Have fun in the snow. In winter, the park highway is plowed until just beyond the Kohm Yah-mah-nee Visitor Center and its expansive parking lot, offering easy access for those who come to see the craggy landscape made even more dramatic when iced in white. LVNP is also popular for snowshoeing and cross-country skiing.“The hill behind the visitor center also becomes a sledding area, with people banking trails and going down on tubes, discs and toboggans,”says Arreglo. 

Hit the hiking trails. Plunging 30 feet straight down from a rock shelf, Kings Creek Falls near Summit Lake is a must-see for those who can manage the 2.3-mile round-trip loop to the overlook. Rated moderate for its 486-foot elevation gain, the trail follows the creek through wildflower-strewn meadows and meanders through fire-damaged pine forests already showing optimistic regrowth. The final stretch, a series of cliff-hugging stone steps known as the Cascades Foot Section, is more challenging, but is easily avoided by doing the hike as an out and back rather than as a loop.  

​Another short but considerably more ambitious hike is the 2-mile round trip to the Ridge Lakes, which leaves from the Sulphur Works parking lot and gains 1,000 feet of elevation, reaching a string of impossibly blue glacier-scooped bowls on Lassen Peak’s shoulder. Then there’s Arreglo’s favorite, the Terrace, Shadow and Cliff Lakes Trail, a moderate four-mile round trip with 700 feet of elevation gain, which departs from a trailhead just north of Lassen Peak’s parking lot. “It takes you through Paradise Valley to three gorgeous subalpine lakes, one after another, with these incredible views of Lassen Peak rising above them.” 

A luxury cabin in the meadow at the Highlands Ranch Resort located just outside Lassen Volcanic National Park, California.
Rachid Dahnoun / Alamy Stock Photo

Gateway towns

The closest lodging to the park is 10 minutes from the south entrance at the rustic-chic Highlands Ranch Resort. Stay in one of seven splurge-worthy, easy-to-access cottages, some with lofts to accommodate larger groups, and dine at the all-American bistro in a firelit, high-beamed dining room.

​However, most non-camping park visitors stay in gateway towns on different sides of the park. 

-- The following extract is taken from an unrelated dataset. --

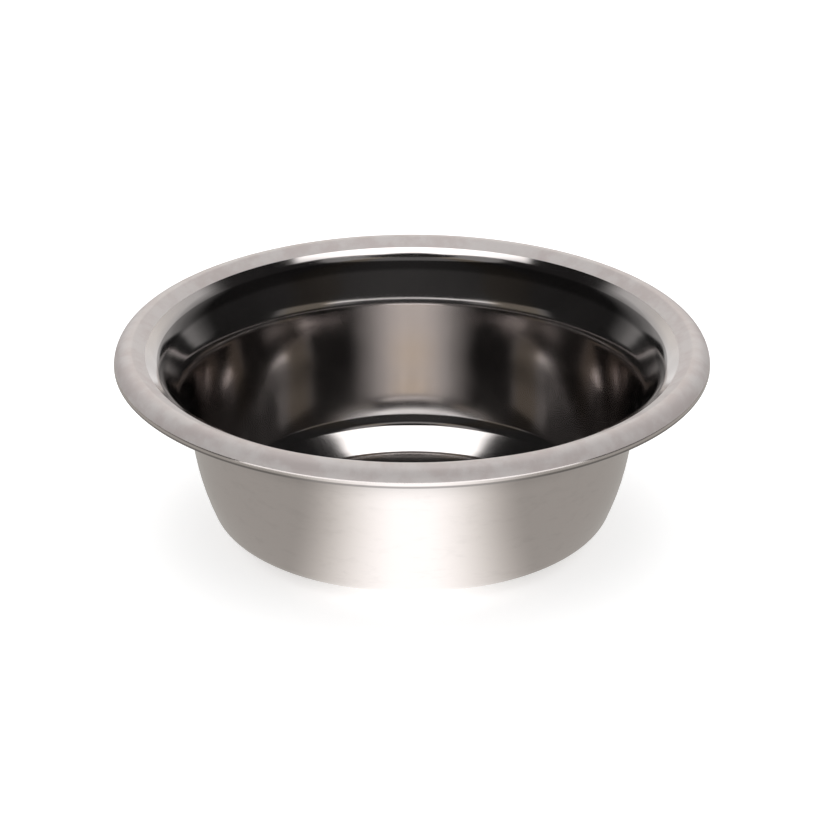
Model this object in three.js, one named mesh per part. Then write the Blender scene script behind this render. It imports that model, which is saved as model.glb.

Redding, the area’s largest town, is popular with those driving north from San Francisco. Located on Interstate 5, 47 miles from the park’s south entrance, the town was founded as a rail hub for transporting minerals, lumber and cattle from the surrounding mines, forests and ranches and trains still whistle nightly through its quaint downtown. You’ll find the widest variety of budget-friendly lodging options here, including the La Quinta Inn & Suites by Wyndham Redding, where broad, paved paths make it easy to navigate the property. Its pool, sauna and business center are wheelchair-accessible, TVs feature closed captioning, and assistive listening devices are provided with advance notice.

​But one of Redding’s best-kept lodging secret is the four-room Bridgehouse Bed & Breakfast, an intimate guesthouse with handcrafted copper tubs and views of the Sacramento River from its rooftop deck and verandas. One drawback: No accessible rooms. 

​Diners might have the best view in Redding, though, from the patio of justifiably monikered View 202, where the cauliflower-crust pizza is a standout. Come morning, before heading into the park, fuel up on omelets, eggs Benedict or waffles at Déjà Vu, a café and restaurant beloved by locals. 

​Farther from the park is the uber-photogenic former lumber company town of McCloud, 81 miles northwest of LVNP’s north entrance. Here, pastel-painted clapboard buildings cluster in the shelter of Mount Shasta’s eastern slope. The McCloud Mercantile Hotel occupies the upper floor of the former McCloud Lumber Company store, each of its 12 antique-furnished rooms themed to reflect a colorful local resident or significant event. The moderately priced hotel offers two accessible rooms with open floor plans, roll-in showers and whirlpool tubs. 

​On the east, 30 miles from the park’s south entrance, the tiny town of Chester borders Lake Almanor. It’s basically just a place to overnight, with the Timber House Brewing and Lodge a favorite of those seeking a retro Wild West vibe enhanced by modern comforts. Accessible rooms are available. For breakfast, head to Cravings for homemade corned beef hash. 

En route 

All routes to LVNP include at least one stretch of the Volcanic Legacy Scenic Byway, which encircles LVNP and continues north to link the park with Lava Beds National Monument and Crater Lake National Park.